The Pinkas Synagogue is the third oldest building in the Jewish Quarter of Prague, otherwise known as Josefov, behind the Altneu Synagogue and the Jewish Cemetery. The newer buildings from the 17 and 1800's tell a story of acceptance from the non-Jewish community and integration into society. In short, they tell the story of the break-down of prejudice, and the rising quality of life for Jews. The Pinkas Synagogue today stands as a memorial to how wrong those sentiments were.
The Early History of the Synagogue
The original Synagogue was built in the 11th century by Rabbi Israel Pinkas, who gave the Synagogue its name. The story of how Pinkas found the money to build the Synagogue is a very strange one. Pinkas was a very poor man, so poor that he was unable to even feed his family properly for the holiday of Pesach (Passover), which was soon to be approaching. As he lay awake one night pondering his ill fortune, he heard a crash emanate from his front room.

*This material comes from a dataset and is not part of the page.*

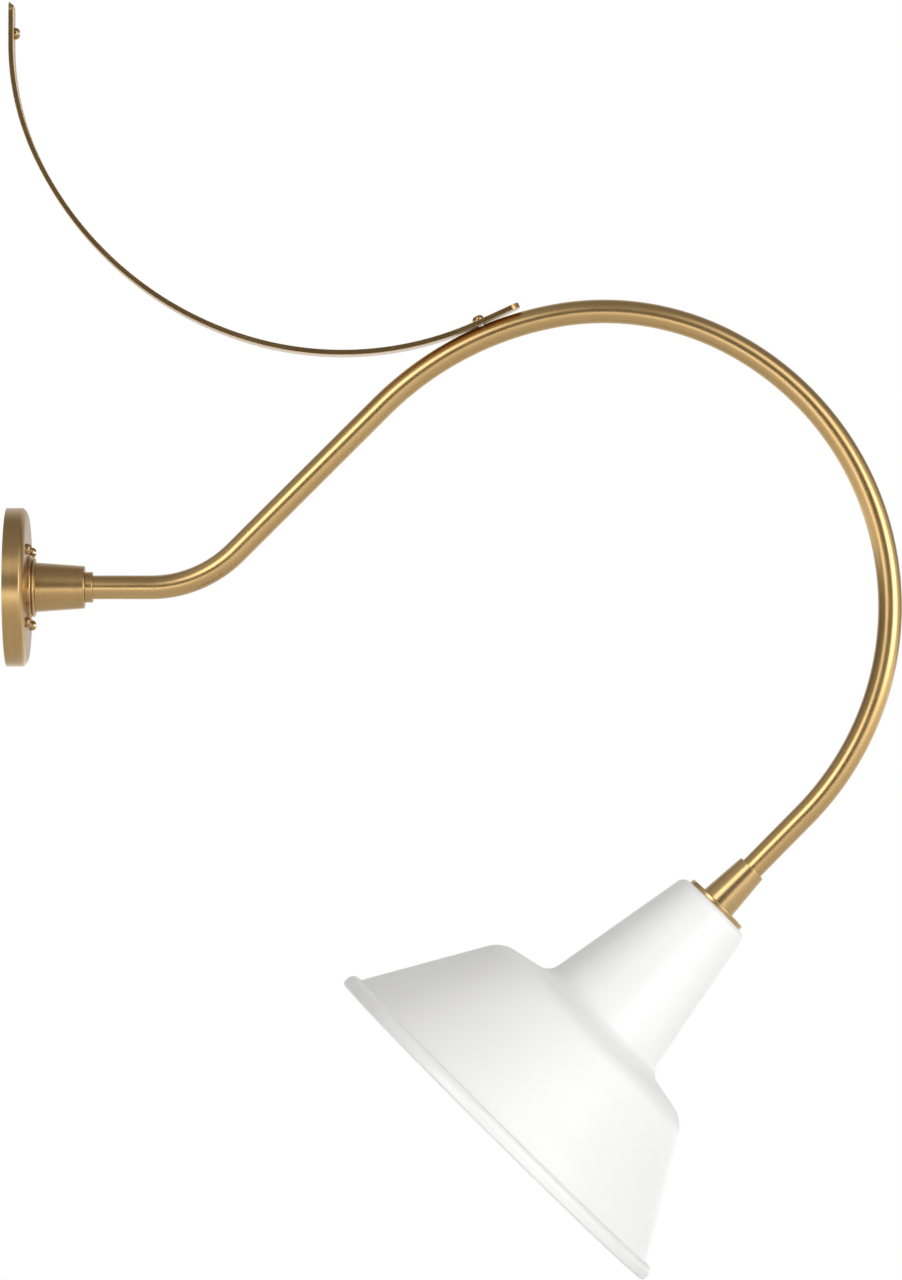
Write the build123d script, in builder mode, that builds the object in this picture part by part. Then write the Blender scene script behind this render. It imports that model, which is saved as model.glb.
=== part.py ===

He went to investigate and found that his front window had been caved in. Wincing at the surprise expense, given his already severely limited means, the Rabbi began inspecting the window, and found the carcass of a small monkey, whose stomach was full of gold coins, lying in the middle of the broken glass. Evidently, the window had been broken by the monkey being thrown through it. The next morning, Rabbi Pinkas went out of his house to find out what had happenned, only to find the local goldsmith looking for his pet which had gone missing. When Rabbi Pinkas asked what animal the missing pet was, he was told that it was a monkey. Putting two and two together, Rabbi Pinkas immediately went home and picked up the body of the monkey, which was full of gold which he badly needed, and returned it to the goldsmith, ensuring that all of the gold was returned as well. Together, with the help of a confession by the goldsmith's servants, they pieced together what had happened. One measure of the quality of gold can be gained by biting it. The monkey saw the goldsmith biting gold every day and began to do the same, but whereas the goldsmith would simply bite the gold, the monkey would eat it. Eventually the monkey's stomach became full of gold and it died from malnutrition. The servants, on finding the monkey dead, played a trick on Rabbi Pinkas by tossing the monkey through his window, but, on impact, the monkey's stomach split, revealing the gold. The servants later confessed to this crime, and the goldsmith gave all of the gold in the monkey’s stomach to the Rabbi. The Rabbi was so happy that he used the gold to build the Pinkas Synagogue.
In 1535, the ownership of the Synagogue passed to the Horowitz family. The Horowitz family was crushed in the scandal following the death of Diego Pirez. Pirez was a Portuguese man who circumcised himself, renamed himself Shlomo Molko and declared himself to be the Mashiach (Messiah). The Horowitz family were big supporters of Molko (Pirez), and when he was caught and burned at the stake by the Spanish Inquisition, they lost a lot of money and their position in society.
The Synagogue was closed during The Second World War, as the Jewish inhabitants of Prague were sent to their deaths in the Nazi concentration camps. Ten years after the end of the war, the Czech Jewish community, such as it was, that had returned decided to erect a memorial. They spent four years painting every single name, 77,000 in all, of the Jews of Bohemia and Moravia who had died in the Holocaust.
Unfortunately, by this point, Czechoslovakia was in the grip of Communism, and the Soviets tried to recast the Holocaust as a mass murder of anti-fascists. In 1967, after The Six Day War, every Communist state, with the exception of Romania, severed diplomatic ties with Israel. Jews inside the Communist states were regularly persecuted as Zionist collaborators and in 1968, in the ultimate insult, the walls of the Pinkas Synagogue, which had taken four years to inscribe, were whitewashed.
The Communists claimed that this was due to leakages and essential repair work, but whatever the reason, this was seen as the ultimate attempt by the Communists to recast the victims of the Holocaust and take away the Jewish aspect of it.
In 1989, after Communism fell in The Velvet Revolution, Vaclav Havel was elected President of Czechoslovakia. His first act as President was to commission the names to be rewritten on the walls of the Pinkas Synagogue. Finally, in 1996, on Yom HaShoah, the Jewish Holocaust Memorial Day, the Synagogue was reopened as a permanent memorial. Although the names had to be rewritten after the 2002 flood, the memorial has remained to this day.
In 1997, American Secretary of State Madeleine Albright came to Prague and visited the Pinkas Synagogue, and, in doing so, found the names of her grandparents written on the walls, thus discovering her Jewish heritage. Many people feel that this is too cinematic to be true, and that the event was staged. The fact that there are 77,000 names on the walls does make randomly finding two seem all the more improbable, but many still maintain that the story is true.